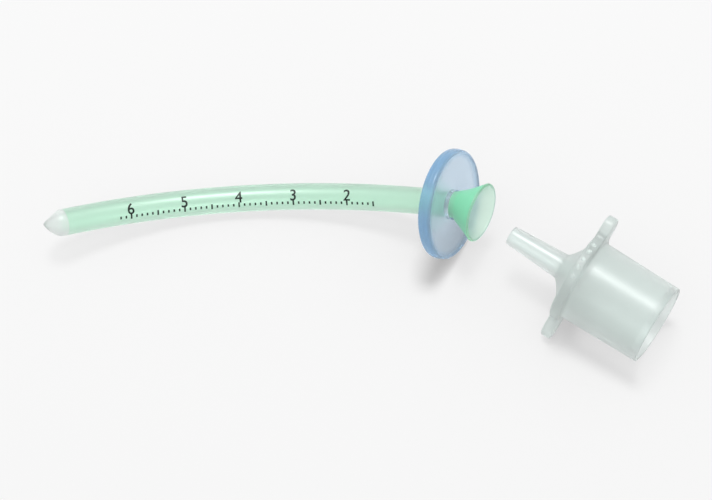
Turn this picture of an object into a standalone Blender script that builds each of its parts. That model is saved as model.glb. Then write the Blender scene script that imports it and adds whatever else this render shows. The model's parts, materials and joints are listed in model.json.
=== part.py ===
"""Nasopharyngeal airway: curved soft tube with a flared end, bevelled soft tip,
sliding flange and, lying beside it, the 15 mm connector that plugs into the tube.

Run with: blender --background --python part.py
Metres, +Z up. The pieces lie on the plane z = 0 and the origin is at the centre of
their outline on it.
"""
import math

import bmesh
import bpy
from mathutils import Matrix, Vector

MM = 0.001

# Airway tube: one moulding with its flared end. The outer size and the 3.5 mm bore
# that the wall leaves are what a 14 French airway has.
TUBE_DIAMETER = 4.7 * MM
TUBE_WALL = 0.6 * MM
TUBE_CURVE_RADIUS = 70.0 * MM
TUBE_LENGTH = 72.0 * MM
TUBE_SIDES = 32
TUBE_STEPS = 26

# Flared end, which starts at the flange and droops a little out of the tube's plane.
FLARE_LENGTH = 5.0 * MM
FLARE_MOUTH_DIAMETER = 10.6 * MM
FLARE_WALL = 0.6 * MM
FLARE_CURVE_POWER = 1.15
FLARE_DROOP = math.radians(11.0)
FLARE_BEND_LENGTH = 1.4 * MM
FLARE_STEPS = 8
FLARE_LIP_STEPS = 4

# Soft tip: a hollow nose, turned up a little at its apex, with one bevelled opening.
TIP_LENGTH = 3.8 * MM
TIP_STRAIGHT = 0.4 * MM
TIP_NOSE_WALL = 0.7 * MM
TIP_NOSE_POWER = 1.9
TIP_NOSE_FULLNESS = 0.9
TIP_APEX_LIFT = 0.35 * MM
TIP_BEVEL_START = 0.3 * MM
TIP_BEVEL_END_HEIGHT = 0.55 * MM
TIP_BEVEL_ROLL = math.radians(35.0)
TIP_STEPS = 10
TIP_JOINT_GAP = 0.1 * MM

# Flange: a round plate that slides on the tube, stops against the flare and, being a
# loose fit, sits a little askew.
FLANGE_DIAMETER = 19.6 * MM
FLANGE_THICKNESS = 2.4 * MM
FLANGE_RIM_ROUNDING = 0.7 * MM
FLANGE_HOLE_ROUNDING = 0.2 * MM
FLANGE_SLIDING_CLEARANCE = 0.25 * MM
FLANGE_SKEW = math.radians(3.0)
FLANGE_SIDES = 56
CORNER_STEPS = 3

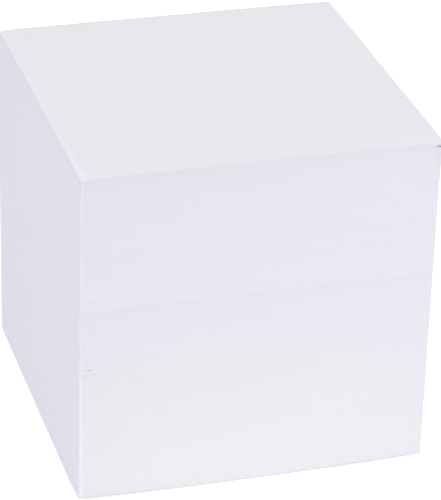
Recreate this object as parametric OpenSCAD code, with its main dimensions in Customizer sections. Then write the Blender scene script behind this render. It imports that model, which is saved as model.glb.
┄┄┄┄┄┄┄┄┄┄
- **Given request**: Beginning at the top of the data, extract each line through the line containing "TUBE_STEPS = 26" and return those lines exactly, with nothing added.

- **Solution for this exercise**:
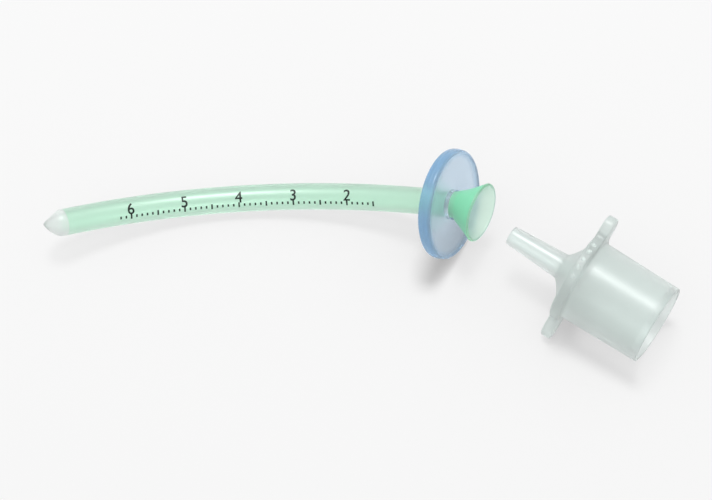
Turn this picture of an object into a standalone Blender script that builds each of its parts. That model is saved as model.glb. Then write the Blender scene script that imports it and adds whatever else this render shows. The model's parts, materials and joints are listed in model.json.
=== part.py ===
"""Nasopharyngeal airway: curved soft tube with a flared end, bevelled soft tip,
sliding flange and, lying beside it, the 15 mm connector that plugs into the tube.

Run with: blender --background --python part.py
Metres, +Z up. The pieces lie on the plane z = 0 and the origin is at the centre of
their outline on it.
"""
import math

import bmesh
import bpy
from mathutils import Matrix, Vector

MM = 0.001

# Airway tube: one moulding with its flared end. The outer size and the 3.5 mm bore
# that the wall leaves are what a 14 French airway has.
TUBE_DIAMETER = 4.7 * MM
TUBE_WALL = 0.6 * MM
TUBE_CURVE_RADIUS = 70.0 * MM
TUBE_LENGTH = 72.0 * MM
TUBE_SIDES = 32
TUBE_STEPS = 26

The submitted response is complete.